▶ _EXERCISE REQUIREMENTS_
Below are some records; quote exactly the lines from the one that contains "Turn this picture" through the one that contains "import Module from 'manifold-3d';", inclusive, and no others.

[begin WORKING DATA]

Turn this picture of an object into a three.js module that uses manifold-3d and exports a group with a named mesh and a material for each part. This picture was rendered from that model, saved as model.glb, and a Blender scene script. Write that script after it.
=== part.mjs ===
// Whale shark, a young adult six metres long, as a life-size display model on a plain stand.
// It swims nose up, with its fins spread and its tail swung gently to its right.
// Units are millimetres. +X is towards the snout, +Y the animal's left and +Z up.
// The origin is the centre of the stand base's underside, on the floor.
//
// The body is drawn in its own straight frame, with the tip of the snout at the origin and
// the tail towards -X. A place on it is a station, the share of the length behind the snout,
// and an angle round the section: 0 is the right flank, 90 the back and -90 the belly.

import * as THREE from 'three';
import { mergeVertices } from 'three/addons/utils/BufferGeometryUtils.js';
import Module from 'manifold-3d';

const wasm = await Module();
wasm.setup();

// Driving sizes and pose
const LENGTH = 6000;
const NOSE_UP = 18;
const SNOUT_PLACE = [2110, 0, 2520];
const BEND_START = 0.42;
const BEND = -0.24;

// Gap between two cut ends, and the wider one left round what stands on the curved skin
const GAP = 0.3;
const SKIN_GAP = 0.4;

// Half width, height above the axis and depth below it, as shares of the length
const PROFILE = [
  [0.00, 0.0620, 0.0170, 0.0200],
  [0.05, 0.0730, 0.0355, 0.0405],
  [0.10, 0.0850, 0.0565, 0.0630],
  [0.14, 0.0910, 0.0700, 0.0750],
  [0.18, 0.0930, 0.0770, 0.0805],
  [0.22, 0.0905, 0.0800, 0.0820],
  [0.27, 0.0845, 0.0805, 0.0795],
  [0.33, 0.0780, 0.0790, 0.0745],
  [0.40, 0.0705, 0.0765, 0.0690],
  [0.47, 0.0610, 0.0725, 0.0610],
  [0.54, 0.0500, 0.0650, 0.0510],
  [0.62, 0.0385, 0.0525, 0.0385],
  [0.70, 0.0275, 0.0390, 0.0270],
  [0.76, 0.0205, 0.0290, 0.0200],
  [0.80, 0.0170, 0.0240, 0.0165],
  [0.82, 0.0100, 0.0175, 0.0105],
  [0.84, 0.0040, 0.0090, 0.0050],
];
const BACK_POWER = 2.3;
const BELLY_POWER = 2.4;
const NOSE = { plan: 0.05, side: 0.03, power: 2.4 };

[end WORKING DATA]
[begin WORKING DATA]

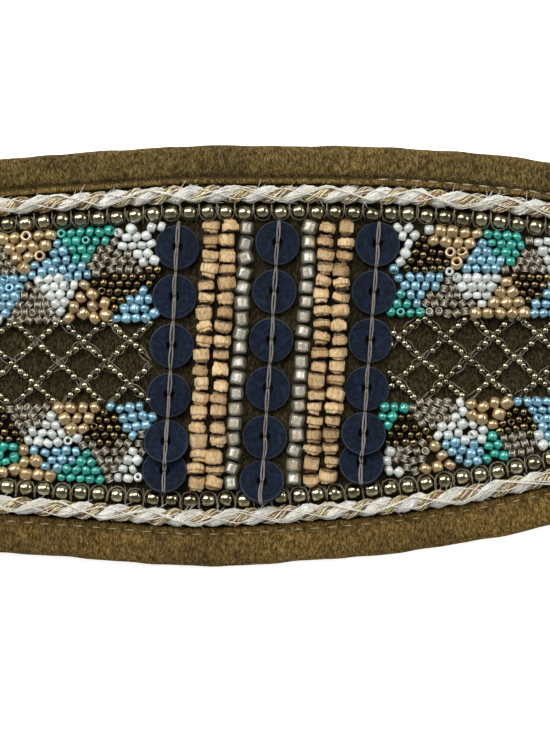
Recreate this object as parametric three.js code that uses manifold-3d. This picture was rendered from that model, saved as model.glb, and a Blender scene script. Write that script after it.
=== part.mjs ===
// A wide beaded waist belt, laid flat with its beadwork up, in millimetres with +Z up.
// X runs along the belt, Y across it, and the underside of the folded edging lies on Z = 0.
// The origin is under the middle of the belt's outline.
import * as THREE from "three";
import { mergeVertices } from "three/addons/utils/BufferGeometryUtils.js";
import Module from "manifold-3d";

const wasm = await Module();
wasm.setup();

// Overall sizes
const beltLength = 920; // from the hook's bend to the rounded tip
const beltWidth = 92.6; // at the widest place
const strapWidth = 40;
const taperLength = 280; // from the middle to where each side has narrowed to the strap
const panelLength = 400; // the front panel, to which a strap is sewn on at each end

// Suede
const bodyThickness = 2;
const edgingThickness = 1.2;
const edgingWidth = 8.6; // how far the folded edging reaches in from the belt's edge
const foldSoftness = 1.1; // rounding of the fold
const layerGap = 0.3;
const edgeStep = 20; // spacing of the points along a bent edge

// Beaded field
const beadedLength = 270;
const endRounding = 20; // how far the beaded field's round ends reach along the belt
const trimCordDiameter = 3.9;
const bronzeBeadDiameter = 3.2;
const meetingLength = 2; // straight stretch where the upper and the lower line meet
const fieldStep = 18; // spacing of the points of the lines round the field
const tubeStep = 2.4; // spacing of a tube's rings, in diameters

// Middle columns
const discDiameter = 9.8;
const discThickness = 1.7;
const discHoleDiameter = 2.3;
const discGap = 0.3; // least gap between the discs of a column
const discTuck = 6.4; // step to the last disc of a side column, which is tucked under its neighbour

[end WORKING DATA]

▶ _SOLUTION TO THE EXERCISE_
Turn this picture of an object into a three.js module that uses manifold-3d and exports a group with a named mesh and a material for each part. This picture was rendered from that model, saved as model.glb, and a Blender scene script. Write that script after it.
=== part.mjs ===
// Whale shark, a young adult six metres long, as a life-size display model on a plain stand.
// It swims nose up, with its fins spread and its tail swung gently to its right.
// Units are millimetres. +X is towards the snout, +Y the animal's left and +Z up.
// The origin is the centre of the stand base's underside, on the floor.
//
// The body is drawn in its own straight frame, with the tip of the snout at the origin and
// the tail towards -X. A place on it is a station, the share of the length behind the snout,
// and an angle round the section: 0 is the right flank, 90 the back and -90 the belly.

import * as THREE from 'three';
import { mergeVertices } from 'three/addons/utils/BufferGeometryUtils.js';
import Module from 'manifold-3d';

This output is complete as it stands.